Cormorant: A Natural History of Prejudice

Info about event

Time

Monday 21 November 2022,  at 13:15 - 14:30

Location

AIAS Auditorium and online via Zoom

Speaker: Gordon McMullan, AIAS Fellow


The seminar is held in-person, but online attendance is possible via:
https://aarhusuniversity.zoom.us/j/67215252700

Abstract

What does a bird mean? How does it enter human discourse? And how might we speak of a particular bird, one that is hated across the globe? How might this bird's history be also a history of prejudice?
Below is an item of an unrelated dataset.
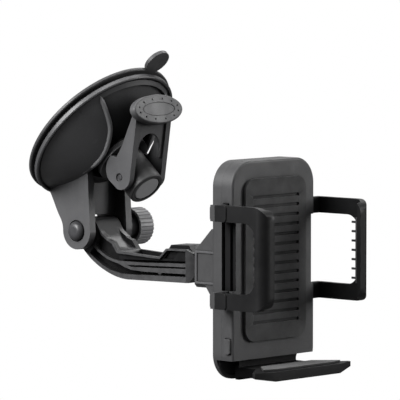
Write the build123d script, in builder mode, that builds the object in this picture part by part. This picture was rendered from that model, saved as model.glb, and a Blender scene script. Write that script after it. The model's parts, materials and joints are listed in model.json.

This talk will address the cormorant – a bird that is both the object and the vehicle of prejudice – as a case study in the interweaving of cultural and scientific forms of knowledge about the natural world and in the ways in which prejudice bleeds across the human-animal divide.

Short bio

Gordon McMullan is Professor of English at King's College London and director of the London Shakespeare Centre; he is an AIAS-COFUND fellow, 2022-23. A literary critic and textual editor, he has published on Shakespeare, on early modern theatre, culture, reception and performance history, and on late-life creativity, and he has edited plays by Shakespeare and his contemporaries. His cormorant work is a little bit different from all of this.

Read about Gordon McMullan's project at AIAS here

What is an AIAS Seminar?

The AIAS Seminar is a session of seminars held by the AIAS fellow or by other speakers proposed by the fellows. In each seminar, one fellow will present and discuss his/her current research and research project, closing off with a question and discussion session.

All seminars are held in English.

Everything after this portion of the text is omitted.